Written problem: Both the line containing "bpy.context.scene.collection.objects.link(rigid_bodies[body])" and the line containing "return np.asarray(points, float)" are to be reproduced exactly, along with every line between them, and nothing more.

Provided records:
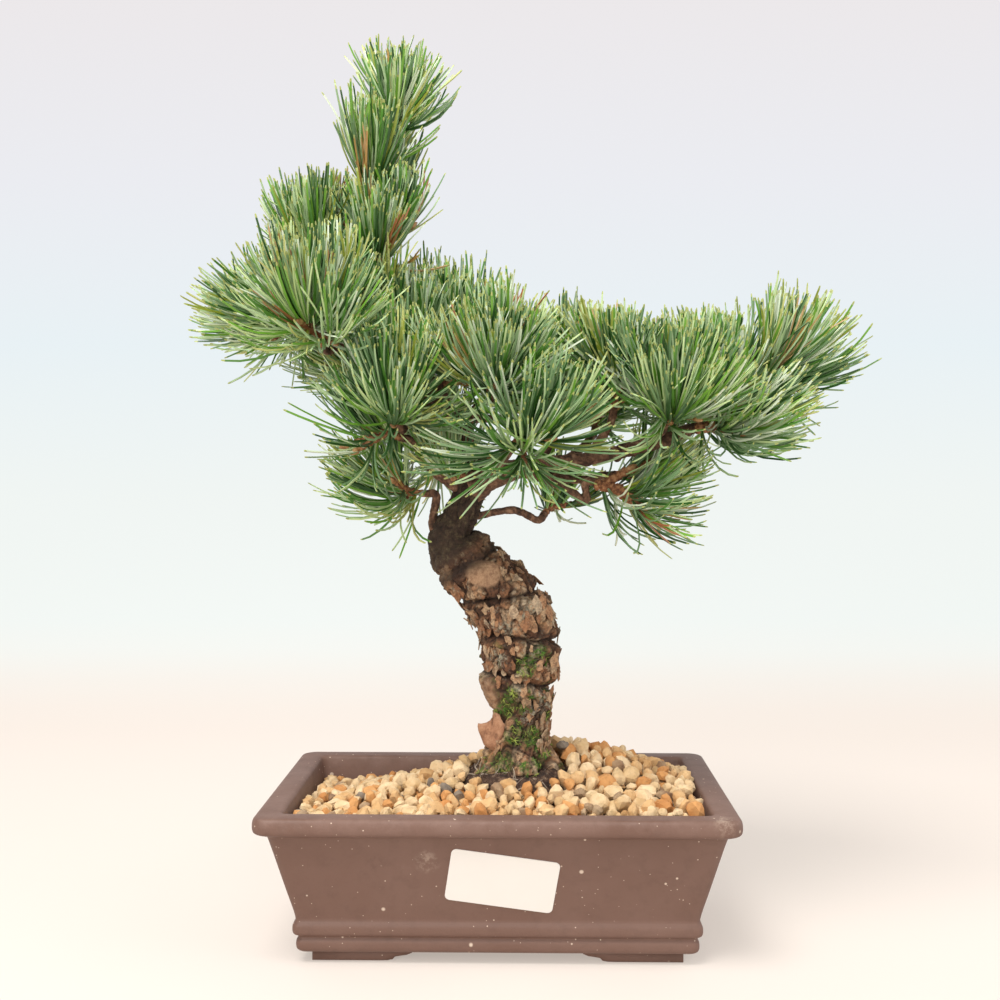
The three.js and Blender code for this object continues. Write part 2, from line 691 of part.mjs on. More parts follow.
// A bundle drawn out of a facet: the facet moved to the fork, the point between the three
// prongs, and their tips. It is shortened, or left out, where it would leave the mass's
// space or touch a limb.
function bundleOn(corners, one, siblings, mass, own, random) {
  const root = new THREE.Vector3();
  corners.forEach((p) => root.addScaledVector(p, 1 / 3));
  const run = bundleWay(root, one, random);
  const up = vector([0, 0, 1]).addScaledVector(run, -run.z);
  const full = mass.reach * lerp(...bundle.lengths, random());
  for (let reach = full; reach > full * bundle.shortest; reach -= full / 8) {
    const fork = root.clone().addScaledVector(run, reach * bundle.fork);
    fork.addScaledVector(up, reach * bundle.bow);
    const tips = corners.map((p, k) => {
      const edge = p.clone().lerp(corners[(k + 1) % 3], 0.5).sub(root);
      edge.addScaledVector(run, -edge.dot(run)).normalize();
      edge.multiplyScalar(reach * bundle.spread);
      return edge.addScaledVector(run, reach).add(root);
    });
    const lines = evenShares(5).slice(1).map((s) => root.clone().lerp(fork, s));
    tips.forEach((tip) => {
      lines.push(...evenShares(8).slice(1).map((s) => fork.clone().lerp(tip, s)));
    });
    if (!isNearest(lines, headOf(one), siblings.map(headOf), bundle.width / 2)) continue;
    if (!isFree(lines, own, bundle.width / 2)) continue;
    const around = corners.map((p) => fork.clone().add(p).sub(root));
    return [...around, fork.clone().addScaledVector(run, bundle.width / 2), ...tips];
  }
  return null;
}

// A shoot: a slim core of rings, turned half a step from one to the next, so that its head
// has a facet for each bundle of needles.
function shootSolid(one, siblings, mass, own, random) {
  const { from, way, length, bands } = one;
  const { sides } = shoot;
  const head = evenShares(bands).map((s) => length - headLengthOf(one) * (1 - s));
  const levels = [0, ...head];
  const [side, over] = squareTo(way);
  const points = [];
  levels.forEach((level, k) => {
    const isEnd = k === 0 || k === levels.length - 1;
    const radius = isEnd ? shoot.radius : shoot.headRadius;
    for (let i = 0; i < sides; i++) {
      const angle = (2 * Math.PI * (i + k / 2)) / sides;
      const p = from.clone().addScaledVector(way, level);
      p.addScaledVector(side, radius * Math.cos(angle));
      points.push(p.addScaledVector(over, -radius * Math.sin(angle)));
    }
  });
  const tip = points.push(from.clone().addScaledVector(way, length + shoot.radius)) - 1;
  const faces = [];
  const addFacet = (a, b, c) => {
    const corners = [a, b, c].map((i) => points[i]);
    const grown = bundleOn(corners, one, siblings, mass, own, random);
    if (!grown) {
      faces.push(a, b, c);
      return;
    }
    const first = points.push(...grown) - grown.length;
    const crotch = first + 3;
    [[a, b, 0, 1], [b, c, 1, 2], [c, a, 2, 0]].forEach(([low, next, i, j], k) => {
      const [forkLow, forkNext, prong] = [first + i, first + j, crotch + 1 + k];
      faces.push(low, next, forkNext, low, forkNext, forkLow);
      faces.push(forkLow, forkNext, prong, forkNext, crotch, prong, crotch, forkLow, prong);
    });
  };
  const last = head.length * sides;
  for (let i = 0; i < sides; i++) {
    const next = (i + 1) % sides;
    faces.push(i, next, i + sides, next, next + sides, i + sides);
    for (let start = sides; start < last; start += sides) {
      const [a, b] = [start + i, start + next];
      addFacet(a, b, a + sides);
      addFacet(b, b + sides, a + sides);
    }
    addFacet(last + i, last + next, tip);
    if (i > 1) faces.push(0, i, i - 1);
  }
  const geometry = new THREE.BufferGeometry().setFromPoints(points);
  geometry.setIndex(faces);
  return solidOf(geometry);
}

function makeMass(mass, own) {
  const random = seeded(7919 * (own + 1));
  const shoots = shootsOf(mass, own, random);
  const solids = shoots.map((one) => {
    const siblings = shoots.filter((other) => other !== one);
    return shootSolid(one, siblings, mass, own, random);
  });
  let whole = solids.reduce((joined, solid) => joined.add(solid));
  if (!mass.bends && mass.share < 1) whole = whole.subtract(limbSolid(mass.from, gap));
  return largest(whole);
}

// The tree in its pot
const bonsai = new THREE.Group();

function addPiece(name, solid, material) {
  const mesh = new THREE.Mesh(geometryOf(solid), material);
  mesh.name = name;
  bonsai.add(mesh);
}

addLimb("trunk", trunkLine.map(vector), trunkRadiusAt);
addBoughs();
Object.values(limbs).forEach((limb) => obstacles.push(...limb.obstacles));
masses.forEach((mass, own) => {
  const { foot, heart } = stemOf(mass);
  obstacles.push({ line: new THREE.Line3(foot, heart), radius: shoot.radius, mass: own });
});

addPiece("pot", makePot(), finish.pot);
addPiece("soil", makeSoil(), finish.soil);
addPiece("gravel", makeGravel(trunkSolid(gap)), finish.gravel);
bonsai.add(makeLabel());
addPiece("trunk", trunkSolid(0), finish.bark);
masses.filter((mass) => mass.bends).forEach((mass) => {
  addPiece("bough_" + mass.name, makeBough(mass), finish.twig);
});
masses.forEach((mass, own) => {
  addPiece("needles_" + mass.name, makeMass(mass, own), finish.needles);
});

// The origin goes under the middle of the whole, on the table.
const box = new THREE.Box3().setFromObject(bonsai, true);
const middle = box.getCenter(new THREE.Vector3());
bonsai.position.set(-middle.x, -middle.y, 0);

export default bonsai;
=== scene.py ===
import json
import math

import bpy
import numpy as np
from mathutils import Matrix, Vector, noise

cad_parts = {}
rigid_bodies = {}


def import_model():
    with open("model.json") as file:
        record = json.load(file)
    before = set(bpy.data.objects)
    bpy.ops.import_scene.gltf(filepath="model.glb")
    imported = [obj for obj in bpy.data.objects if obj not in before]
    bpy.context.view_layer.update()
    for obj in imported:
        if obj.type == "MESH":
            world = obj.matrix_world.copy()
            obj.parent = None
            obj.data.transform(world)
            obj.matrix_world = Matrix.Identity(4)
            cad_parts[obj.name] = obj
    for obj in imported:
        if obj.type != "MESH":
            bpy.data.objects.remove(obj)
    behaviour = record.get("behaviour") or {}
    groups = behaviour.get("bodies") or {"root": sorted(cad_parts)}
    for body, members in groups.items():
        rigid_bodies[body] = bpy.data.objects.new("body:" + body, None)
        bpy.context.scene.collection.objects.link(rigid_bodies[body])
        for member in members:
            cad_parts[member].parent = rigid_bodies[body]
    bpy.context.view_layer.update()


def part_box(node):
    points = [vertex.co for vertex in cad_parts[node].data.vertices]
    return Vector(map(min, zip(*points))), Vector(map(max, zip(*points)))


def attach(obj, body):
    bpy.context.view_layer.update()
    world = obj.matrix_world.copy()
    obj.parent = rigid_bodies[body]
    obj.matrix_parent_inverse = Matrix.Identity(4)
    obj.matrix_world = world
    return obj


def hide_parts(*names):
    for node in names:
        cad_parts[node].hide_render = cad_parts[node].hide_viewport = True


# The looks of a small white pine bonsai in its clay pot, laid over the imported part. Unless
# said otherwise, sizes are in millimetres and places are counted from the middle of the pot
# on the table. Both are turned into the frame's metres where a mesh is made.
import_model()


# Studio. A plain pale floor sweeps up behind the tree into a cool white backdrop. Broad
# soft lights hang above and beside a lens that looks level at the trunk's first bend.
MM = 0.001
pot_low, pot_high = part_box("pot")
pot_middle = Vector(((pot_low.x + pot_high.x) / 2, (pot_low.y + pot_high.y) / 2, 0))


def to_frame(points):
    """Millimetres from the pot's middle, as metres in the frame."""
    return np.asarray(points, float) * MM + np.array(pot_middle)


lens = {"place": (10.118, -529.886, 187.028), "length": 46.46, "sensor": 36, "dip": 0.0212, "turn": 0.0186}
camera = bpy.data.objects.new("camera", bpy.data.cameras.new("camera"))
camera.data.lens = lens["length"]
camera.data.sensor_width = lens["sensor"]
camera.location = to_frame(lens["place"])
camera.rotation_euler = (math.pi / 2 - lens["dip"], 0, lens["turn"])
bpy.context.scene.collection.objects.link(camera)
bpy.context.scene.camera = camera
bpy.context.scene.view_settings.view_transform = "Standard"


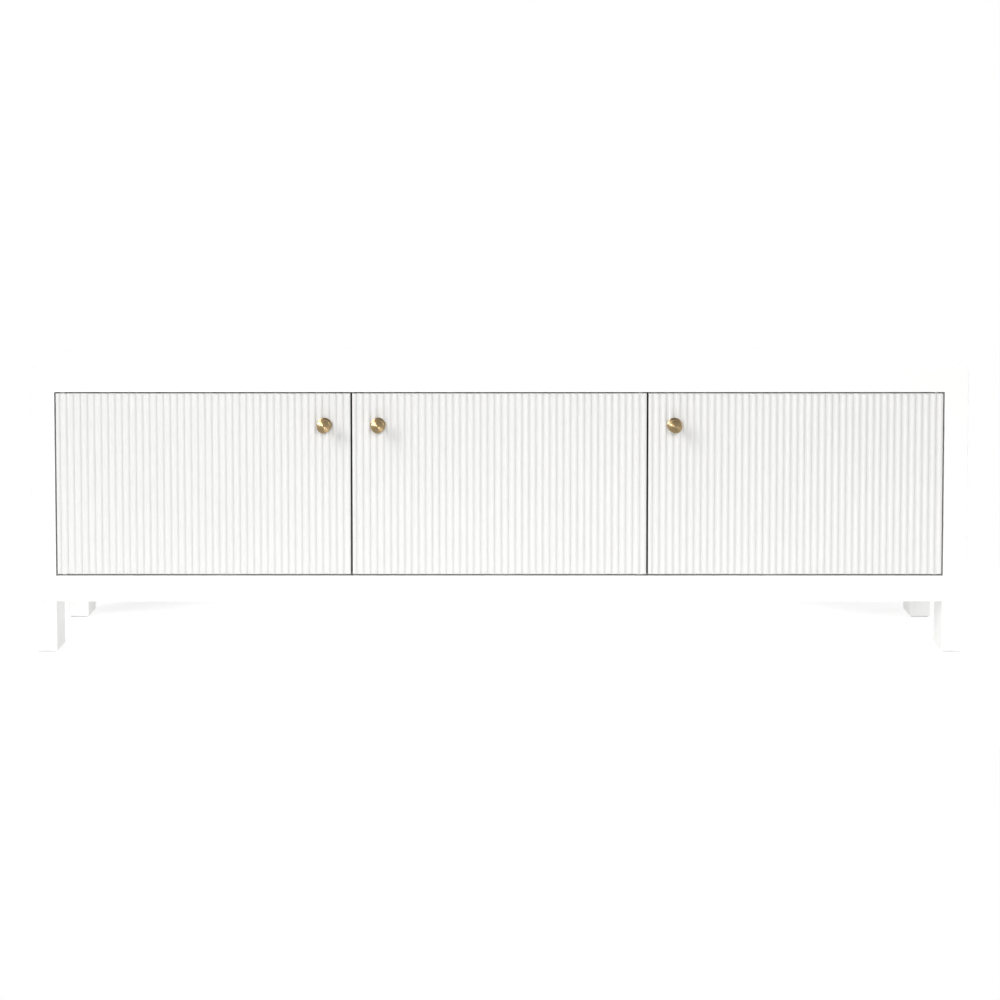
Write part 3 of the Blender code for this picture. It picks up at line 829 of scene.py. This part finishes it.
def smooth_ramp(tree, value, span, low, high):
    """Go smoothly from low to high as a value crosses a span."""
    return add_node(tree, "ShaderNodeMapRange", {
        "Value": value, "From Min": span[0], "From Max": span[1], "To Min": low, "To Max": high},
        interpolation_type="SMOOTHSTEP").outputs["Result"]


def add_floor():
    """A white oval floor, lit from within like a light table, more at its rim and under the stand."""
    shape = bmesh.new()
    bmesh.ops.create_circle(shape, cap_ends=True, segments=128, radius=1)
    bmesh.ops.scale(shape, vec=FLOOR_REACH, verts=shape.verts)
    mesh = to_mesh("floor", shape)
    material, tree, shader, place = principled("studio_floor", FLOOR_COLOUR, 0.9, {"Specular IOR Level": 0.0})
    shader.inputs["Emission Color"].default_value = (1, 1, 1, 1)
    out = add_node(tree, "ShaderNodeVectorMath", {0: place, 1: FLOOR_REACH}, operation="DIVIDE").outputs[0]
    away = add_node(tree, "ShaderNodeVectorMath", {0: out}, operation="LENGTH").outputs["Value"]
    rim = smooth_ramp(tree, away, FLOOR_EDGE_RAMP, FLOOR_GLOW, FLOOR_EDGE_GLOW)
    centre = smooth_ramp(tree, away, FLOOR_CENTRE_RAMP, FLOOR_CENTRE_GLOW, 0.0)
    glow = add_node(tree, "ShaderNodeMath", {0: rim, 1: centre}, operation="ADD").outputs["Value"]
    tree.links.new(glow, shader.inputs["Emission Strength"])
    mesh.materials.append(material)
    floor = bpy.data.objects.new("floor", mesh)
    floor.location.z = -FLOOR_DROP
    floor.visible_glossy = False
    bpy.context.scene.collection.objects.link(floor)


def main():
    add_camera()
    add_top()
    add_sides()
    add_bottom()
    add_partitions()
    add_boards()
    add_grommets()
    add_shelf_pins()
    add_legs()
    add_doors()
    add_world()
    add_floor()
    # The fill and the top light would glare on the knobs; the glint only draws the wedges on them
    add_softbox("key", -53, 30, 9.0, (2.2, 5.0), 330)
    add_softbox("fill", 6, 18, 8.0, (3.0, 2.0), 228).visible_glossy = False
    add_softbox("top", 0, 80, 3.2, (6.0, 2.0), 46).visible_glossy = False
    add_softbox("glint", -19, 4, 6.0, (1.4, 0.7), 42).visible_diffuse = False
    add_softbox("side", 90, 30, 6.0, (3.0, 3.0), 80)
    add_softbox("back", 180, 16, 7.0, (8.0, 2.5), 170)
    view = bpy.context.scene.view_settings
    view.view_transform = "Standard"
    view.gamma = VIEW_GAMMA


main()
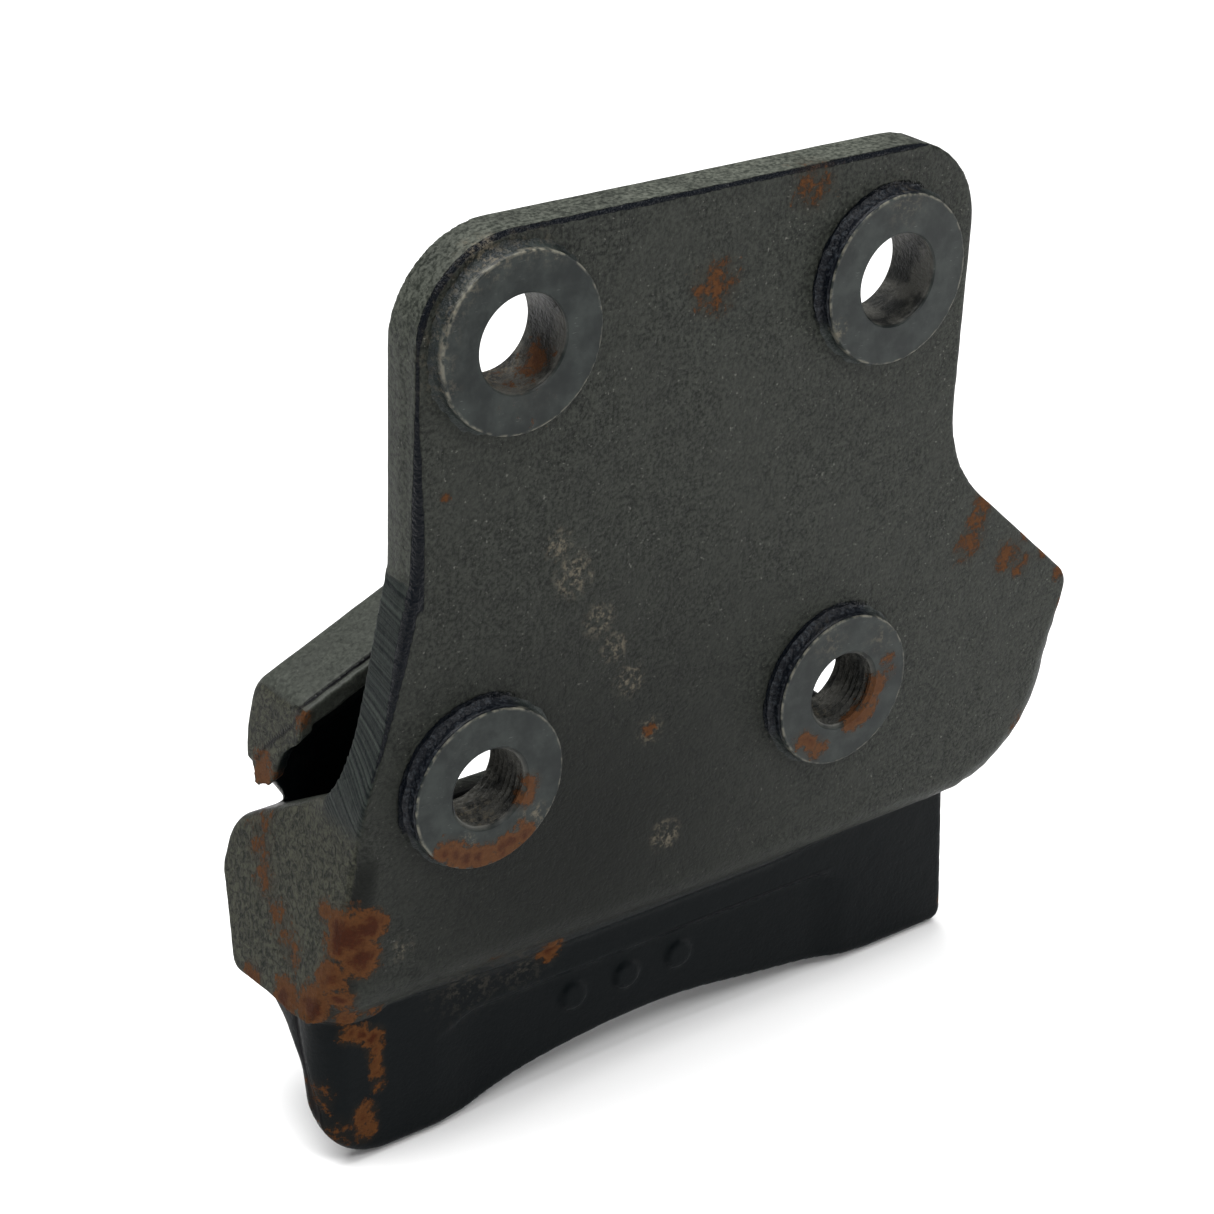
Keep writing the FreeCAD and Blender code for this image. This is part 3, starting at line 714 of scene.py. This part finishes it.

Finished answer:
        bpy.context.scene.collection.objects.link(rigid_bodies[body])
        for member in members:
            cad_parts[member].parent = rigid_bodies[body]
    bpy.context.view_layer.update()


def part_box(node):
    points = [vertex.co for vertex in cad_parts[node].data.vertices]
    return Vector(map(min, zip(*points))), Vector(map(max, zip(*points)))


def attach(obj, body):
    bpy.context.view_layer.update()
    world = obj.matrix_world.copy()
    obj.parent = rigid_bodies[body]
    obj.matrix_parent_inverse = Matrix.Identity(4)
    obj.matrix_world = world
    return obj


def hide_parts(*names):
    for node in names:
        cad_parts[node].hide_render = cad_parts[node].hide_viewport = True


# The looks of a small white pine bonsai in its clay pot, laid over the imported part. Unless
# said otherwise, sizes are in millimetres and places are counted from the middle of the pot
# on the table. Both are turned into the frame's metres where a mesh is made.
import_model()


# Studio. A plain pale floor sweeps up behind the tree into a cool white backdrop. Broad
# soft lights hang above and beside a lens that looks level at the trunk's first bend.
MM = 0.001
pot_low, pot_high = part_box("pot")
pot_middle = Vector(((pot_low.x + pot_high.x) / 2, (pot_low.y + pot_high.y) / 2, 0))


def to_frame(points):
    """Millimetres from the pot's middle, as metres in the frame."""
    return np.asarray(points, float) * MM + np.array(pot_middle)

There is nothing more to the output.